Tais resultados surpreendentes chamaram a atenção de estudiosos, como destaca Pedro Figueiredo, Diretor Técnico da NetZero no Brasil, e Olivier Reinaud, Co-fundador da NetZero. “Dada a alta produtividade observada nas culturas desenvolvidas nessas áreas denominadas terra preta, houve a natural curiosidade de estudiosos em conhecer o segredo por trás dessa alta produtividade. Ao analisar o terreno, observou-se uma grande presença de carvão. Ao analisar mais profundamente esse carvão, verificou-se que ele tinha certas propriedades que o mantinha estável no solo por longo período”, explicam. Esse composto, presente na cultura centenária dos povos nativos, é agora o pilar para a construção da agricultura do futuro.
O biochar é um biocarvão produzido a partir da pirólise, um processo de aquecimento de biomassa (materiais orgânicos como resíduos de madeira, casca de arroz e lodo de esgoto, que seriam descartados no ambiente), sem a presença de oxigênio. O resultado é uma massa semelhante ao carvão tradicional, mas com alta capacidade de retenção de água e nutrientes, trabalhando no solo como uma espécie de “esponja”. Com isso, diversos ganhos são possíveis, como o aumento da produtividade em até 30%, a redução da necessidade de uso de fertilizantes em até 30% (graças à capacidade de retenção de nutrientes), correção do PH do solo e ainda, a redução de custos de manejo dos resíduos da agricultura.
No contexto criado pelo projeto, a Coocafé servirá como a base para o seu funcionamento. A palha de café, coletada pela cooperativa, terá como destino os depósitos da NetZero, onde o processo de conversão em carvão vegetal será realizado. Araújo, destaca que nesta cadeia de parcerias, o cooperado está no centro de tudo. “Desde que iniciou a parceria com a Netzero a Coocafé tem envolvido os cooperados no processo de fornecimento da palha de café que resultará em muitos benefícios para o produtor. Como, por exemplo, parte do biochar produzido com essa palha e energia serem devolvidos para o produtor”, ele ressalta.

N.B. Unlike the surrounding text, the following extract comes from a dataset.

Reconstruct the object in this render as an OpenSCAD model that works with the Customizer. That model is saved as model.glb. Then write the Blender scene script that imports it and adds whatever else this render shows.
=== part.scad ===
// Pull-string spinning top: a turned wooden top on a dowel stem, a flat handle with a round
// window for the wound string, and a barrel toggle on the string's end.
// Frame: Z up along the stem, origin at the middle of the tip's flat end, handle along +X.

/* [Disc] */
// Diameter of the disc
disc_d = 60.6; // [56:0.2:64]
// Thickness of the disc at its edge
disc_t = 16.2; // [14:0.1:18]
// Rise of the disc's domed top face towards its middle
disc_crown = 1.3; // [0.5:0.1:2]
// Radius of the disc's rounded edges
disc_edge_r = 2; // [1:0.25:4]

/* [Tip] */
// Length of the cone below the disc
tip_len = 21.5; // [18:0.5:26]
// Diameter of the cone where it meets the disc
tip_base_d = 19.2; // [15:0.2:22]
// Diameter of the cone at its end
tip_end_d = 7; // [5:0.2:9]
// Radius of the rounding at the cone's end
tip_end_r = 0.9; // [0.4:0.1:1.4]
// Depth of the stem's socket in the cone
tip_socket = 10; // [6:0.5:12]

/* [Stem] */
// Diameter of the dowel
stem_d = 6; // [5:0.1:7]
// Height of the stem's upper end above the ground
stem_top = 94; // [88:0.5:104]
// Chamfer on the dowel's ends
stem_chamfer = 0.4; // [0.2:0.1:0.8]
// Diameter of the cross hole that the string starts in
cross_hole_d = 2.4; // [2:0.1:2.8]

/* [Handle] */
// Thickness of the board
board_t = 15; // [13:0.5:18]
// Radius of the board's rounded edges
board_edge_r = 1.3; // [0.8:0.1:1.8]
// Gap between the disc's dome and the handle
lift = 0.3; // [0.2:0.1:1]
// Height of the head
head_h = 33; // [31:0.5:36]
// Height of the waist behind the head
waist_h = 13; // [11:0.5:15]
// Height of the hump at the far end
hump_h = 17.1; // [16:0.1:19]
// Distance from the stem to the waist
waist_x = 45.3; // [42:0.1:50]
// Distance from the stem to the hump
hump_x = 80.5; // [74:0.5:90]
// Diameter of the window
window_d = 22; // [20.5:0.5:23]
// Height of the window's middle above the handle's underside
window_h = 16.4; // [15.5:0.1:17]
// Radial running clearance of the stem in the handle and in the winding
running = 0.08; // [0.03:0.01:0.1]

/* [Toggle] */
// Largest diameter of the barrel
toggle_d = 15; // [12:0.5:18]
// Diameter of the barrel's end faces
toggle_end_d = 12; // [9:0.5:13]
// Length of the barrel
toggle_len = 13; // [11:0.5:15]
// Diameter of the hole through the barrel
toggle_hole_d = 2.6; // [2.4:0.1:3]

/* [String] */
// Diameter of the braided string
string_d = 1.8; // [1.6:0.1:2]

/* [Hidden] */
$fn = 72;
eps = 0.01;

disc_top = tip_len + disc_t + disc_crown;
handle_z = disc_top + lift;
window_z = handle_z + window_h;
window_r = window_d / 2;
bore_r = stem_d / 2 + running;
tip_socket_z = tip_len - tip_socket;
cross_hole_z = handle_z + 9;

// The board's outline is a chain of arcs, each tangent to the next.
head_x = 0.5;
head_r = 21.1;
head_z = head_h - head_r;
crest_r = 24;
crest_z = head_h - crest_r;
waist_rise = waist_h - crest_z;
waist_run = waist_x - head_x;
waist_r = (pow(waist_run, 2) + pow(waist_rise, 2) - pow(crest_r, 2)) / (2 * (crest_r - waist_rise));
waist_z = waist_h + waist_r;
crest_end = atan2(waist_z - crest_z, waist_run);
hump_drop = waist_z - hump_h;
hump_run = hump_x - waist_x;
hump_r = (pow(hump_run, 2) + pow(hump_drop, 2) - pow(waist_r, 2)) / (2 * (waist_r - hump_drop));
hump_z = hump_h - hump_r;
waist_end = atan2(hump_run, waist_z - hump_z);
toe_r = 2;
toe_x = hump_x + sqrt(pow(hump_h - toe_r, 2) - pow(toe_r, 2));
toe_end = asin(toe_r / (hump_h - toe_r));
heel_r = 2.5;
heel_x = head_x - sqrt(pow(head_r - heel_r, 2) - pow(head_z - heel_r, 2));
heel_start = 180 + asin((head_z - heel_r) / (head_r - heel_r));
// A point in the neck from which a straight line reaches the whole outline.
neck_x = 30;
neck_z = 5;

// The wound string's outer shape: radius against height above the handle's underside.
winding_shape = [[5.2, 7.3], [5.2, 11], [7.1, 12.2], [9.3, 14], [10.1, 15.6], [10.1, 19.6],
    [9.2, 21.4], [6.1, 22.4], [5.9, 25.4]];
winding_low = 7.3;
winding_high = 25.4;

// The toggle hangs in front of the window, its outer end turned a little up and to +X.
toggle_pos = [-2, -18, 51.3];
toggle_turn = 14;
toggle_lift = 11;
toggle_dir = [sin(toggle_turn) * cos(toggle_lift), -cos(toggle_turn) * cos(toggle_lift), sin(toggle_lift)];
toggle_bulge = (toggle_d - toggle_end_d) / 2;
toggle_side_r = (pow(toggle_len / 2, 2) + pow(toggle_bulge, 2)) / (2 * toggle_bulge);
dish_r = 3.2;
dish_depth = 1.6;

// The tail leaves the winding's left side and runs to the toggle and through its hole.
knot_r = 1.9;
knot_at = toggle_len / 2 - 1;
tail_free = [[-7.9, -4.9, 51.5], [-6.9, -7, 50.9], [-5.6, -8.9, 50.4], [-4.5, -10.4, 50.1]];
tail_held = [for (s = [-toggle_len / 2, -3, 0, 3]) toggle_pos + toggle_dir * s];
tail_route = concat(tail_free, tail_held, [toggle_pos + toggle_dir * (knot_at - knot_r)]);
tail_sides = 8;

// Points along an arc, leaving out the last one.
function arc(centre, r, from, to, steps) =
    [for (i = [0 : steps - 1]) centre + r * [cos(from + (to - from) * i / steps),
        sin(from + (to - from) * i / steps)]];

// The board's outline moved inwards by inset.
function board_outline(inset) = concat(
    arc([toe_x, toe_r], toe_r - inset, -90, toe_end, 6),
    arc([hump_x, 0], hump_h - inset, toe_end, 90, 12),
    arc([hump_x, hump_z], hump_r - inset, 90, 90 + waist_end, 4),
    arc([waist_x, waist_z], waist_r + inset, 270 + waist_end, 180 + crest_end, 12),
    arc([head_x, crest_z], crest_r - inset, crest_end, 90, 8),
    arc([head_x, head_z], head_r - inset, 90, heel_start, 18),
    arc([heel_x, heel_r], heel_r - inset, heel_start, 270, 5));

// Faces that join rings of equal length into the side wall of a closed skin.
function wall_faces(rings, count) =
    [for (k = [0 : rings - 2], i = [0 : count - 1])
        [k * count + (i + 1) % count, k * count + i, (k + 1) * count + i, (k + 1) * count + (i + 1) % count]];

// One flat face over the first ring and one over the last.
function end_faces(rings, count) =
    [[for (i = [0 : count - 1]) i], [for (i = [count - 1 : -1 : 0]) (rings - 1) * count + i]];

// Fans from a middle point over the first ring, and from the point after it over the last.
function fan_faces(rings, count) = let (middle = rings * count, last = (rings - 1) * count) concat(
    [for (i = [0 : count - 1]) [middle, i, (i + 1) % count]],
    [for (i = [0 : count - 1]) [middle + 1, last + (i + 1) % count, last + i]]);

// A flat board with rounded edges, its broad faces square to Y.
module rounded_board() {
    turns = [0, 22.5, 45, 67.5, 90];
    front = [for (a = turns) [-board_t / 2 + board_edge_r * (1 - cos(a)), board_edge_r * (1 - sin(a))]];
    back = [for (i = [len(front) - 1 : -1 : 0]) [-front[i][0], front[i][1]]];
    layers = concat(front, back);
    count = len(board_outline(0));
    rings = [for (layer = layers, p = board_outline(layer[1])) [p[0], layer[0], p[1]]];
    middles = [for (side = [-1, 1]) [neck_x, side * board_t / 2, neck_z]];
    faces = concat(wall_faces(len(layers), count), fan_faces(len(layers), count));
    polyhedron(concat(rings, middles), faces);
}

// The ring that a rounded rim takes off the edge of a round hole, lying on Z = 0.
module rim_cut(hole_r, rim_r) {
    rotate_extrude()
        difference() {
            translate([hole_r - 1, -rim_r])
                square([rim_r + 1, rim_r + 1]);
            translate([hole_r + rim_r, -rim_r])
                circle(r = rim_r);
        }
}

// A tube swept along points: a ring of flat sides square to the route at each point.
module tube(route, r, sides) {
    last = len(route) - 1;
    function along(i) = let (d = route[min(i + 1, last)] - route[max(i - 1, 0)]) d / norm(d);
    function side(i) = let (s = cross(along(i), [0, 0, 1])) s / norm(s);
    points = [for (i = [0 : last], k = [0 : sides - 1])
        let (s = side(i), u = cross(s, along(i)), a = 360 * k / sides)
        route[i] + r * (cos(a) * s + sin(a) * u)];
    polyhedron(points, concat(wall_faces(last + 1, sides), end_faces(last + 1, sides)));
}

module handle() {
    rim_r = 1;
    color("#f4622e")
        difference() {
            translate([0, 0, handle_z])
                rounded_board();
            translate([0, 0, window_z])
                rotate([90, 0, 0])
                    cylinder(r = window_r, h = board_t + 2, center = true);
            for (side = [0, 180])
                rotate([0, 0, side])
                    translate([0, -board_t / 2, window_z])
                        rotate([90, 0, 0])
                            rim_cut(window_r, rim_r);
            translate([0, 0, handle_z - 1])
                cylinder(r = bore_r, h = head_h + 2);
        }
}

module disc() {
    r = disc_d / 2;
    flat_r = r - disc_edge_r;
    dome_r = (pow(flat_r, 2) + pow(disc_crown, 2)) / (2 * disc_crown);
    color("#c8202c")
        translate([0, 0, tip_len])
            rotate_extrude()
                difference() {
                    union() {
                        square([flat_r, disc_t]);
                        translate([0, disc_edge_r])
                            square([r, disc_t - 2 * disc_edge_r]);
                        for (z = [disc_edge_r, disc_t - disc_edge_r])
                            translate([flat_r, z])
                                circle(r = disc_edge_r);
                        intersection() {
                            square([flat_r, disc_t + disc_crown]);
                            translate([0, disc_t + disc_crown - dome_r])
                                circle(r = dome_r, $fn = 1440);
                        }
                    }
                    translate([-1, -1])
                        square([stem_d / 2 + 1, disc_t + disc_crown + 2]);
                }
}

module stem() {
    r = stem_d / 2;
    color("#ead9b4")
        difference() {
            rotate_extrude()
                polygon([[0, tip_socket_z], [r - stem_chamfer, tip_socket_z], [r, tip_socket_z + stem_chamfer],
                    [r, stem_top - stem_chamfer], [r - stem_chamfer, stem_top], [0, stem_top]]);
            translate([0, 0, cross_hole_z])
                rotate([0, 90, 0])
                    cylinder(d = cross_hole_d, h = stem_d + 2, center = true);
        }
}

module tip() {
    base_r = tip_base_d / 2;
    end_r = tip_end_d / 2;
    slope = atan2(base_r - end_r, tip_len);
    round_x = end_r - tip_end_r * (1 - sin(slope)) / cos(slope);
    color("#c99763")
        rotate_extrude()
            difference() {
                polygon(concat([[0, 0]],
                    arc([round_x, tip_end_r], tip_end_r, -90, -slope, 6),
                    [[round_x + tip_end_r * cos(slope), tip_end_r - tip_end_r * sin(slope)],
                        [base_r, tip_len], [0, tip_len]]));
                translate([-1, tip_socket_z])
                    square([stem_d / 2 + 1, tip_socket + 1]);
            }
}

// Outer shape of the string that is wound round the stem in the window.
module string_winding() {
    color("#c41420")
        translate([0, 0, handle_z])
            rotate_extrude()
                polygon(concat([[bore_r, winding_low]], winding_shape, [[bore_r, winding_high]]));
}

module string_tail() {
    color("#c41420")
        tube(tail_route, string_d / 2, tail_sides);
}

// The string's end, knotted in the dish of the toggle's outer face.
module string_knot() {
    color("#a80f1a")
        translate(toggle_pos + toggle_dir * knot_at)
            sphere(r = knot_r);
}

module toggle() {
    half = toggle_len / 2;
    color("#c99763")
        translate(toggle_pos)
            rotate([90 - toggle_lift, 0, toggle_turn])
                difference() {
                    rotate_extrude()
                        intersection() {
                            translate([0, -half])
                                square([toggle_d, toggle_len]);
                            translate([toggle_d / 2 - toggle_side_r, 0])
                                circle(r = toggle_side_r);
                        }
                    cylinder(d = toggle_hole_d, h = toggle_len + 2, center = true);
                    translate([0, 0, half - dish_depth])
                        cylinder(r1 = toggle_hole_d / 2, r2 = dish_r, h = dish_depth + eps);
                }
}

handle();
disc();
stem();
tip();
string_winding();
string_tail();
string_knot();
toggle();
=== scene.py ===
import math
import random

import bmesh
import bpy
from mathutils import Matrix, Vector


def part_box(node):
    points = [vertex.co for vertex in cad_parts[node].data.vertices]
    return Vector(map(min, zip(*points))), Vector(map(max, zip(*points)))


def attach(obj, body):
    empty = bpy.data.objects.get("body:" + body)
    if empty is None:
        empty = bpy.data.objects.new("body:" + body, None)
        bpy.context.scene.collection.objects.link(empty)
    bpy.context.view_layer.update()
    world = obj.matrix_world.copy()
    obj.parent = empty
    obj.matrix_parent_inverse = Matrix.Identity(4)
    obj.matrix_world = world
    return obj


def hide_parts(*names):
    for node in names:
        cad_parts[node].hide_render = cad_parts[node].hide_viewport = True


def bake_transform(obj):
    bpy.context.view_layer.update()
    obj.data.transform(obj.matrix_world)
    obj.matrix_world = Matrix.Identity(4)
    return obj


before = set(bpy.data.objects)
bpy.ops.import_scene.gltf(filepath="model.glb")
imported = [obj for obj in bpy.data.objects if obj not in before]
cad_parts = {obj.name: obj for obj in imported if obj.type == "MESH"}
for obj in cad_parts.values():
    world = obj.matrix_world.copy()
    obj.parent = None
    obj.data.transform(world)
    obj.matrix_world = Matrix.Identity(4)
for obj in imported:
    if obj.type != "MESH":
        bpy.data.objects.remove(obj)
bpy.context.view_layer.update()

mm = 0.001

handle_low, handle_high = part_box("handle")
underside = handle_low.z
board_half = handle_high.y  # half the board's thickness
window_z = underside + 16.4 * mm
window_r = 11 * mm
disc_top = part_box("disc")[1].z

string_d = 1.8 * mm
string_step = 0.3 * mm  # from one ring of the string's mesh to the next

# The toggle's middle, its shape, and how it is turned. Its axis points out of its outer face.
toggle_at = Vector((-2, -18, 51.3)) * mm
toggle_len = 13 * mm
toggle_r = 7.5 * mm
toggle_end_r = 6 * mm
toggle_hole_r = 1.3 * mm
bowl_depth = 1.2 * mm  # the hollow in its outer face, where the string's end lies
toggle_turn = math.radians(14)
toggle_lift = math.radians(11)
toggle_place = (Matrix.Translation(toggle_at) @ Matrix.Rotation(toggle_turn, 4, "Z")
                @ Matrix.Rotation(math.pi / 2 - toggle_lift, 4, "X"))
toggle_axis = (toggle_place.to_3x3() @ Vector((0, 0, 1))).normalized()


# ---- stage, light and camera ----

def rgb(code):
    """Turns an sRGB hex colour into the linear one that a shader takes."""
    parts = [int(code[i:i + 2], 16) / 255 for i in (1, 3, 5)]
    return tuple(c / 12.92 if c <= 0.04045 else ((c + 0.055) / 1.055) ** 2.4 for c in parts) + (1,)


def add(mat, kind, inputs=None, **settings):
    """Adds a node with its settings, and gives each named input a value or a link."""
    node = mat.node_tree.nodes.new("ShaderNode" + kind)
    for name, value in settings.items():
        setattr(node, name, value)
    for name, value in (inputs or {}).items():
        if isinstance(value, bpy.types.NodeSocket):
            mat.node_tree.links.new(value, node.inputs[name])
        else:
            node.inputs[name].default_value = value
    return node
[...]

Apesar de ser um importante passo na busca por recursos sustentáveis, o projeto entre a Coocafé e a NetZero é apenas o expoente de uma grande mudança. Com dimensões continentais, o Brasil hoje é uma potência alimentar. E consequentemente, sua produção gera um montante de resíduos de biomassa suficientes para tornar a produção de biochar uma atividade de grandes proporções no país.
“O Brasil tem uma infinidade de disponibilidade de resíduo agrícola. Somente o país, poderá gerar centenas de milhões de toneladas de CO2 capturados num curto espaço de tempo. O apoio dos governos estaduais e federal são extremamente importantes, mas o cooperativismo pode ser o grande fiel da balança para que o Brasil se torne o grande sequestrador de CO2 do mundo através do biochar. Por quê? A resposta é relação de confiança. Uma vez abordado um produtor tendo como respaldo e suporte o nome de uma cooperativa, o caminho se torna muito mais fácil para a aplicação dessa técnica”, destacam os representantes da startup francesa.
Para a Coocafé, o projeto traz ótimas perspectivas, demonstrando um potencial de impacto positivo para o curto, médio e longo prazo. “A expansão pode ser realizada através da intercooperação ou de parcerias. A perspectiva é que a nossa com a NetZero já consiga produzir e entregar o biochar até a próxima safra, e que os resultados sejam alcançados o mais breve possível”, finaliza.
Iniciativas como essa são o símbolo de um novo futuro. Constrói-se aqui não apenas uma parceria de negócios exemplar, mas também um novo relacionamento com a terra, usufruindo de seus recursos para produzir mais, diminuindo os impactos no longo prazo. Olhar para o novo, será essencial em um momento onde construir uma sociedade sustentável é uma missão de todos. E o momento de colocar as mãos na massa, é agora.